En réponse à cette interrogation, l’agronome argumente:
“De mon point de vue personnel, je trouve que les cinq années à venir seront trop proches pour atteindre l’autosuffisance alimentaire au Sénégal. Le délai me semble très court. Ce quinquennat doit plutôt servir à préparer le terrain en résolvant, en amont, les problèmes majeurs qui entravent le développement de l’agriculture sénégalaise. Parmi ces problèmes, on peut citer, entre autres, les difficultés d’accès aux terres et l’aménagement de ces dernières, l’importation de la plupart des semences, la gestion et la maîtrise de l’eau car je trouve utopique de vouloir atteindre l’autosuffisance alimentaire en comptant sur une agriculture pluviale au moment où les pluies se font rares et deviennent de plus en plus instables avec les changements climatiques. On peut aussi noter le manque de financement, de sensibilisation et de formation des producteurs sur les bonnes pratiques agricoles. La recherche académique n’est pas très orientée aux vrais problèmes des producteurs et du monde rural. Son financement semble aussi insuffisant. En plus, la plupart des formations agronomiques ne répondent pas aux vrais besoins du marché. Les changements climatiques sont aussi un obstacle à l’atteinte de cette autosuffisance alimentaire”, a estimé M. Ndiaye.
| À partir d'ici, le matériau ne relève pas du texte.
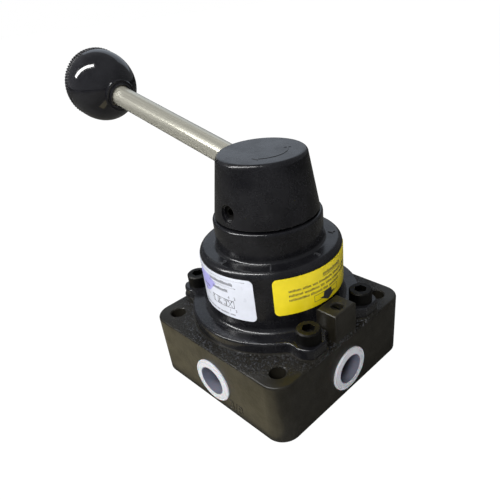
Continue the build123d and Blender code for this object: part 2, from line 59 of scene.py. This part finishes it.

Ce dernier, émettant ses idées pour la résolution de ces problèmes, signe :
“La résolution de ces problèmes nécessite une bonne politique agricole du gouvernement qui devra prendre son temps pour une meilleure planification et mesurer les enjeux pour apporter des solutions efficaces et durables car depuis l’indépendance l’agriculture semble être orpheline au Sénégal et tarde à décoller malgré les milliards injectés chaque année. Une bonne politique agricole inclusive reste, pour moi, la seule solution pour atteindre une autosuffisance alimentaire durable. Et pour cela, il faut de gros moyens financiers mais surtout du temps pour consulter toutes les parties prenantes et bien planifier les actes qui devront permettre d’atteindre les objectifs fixés”, a estimé Saliou Ndiaye.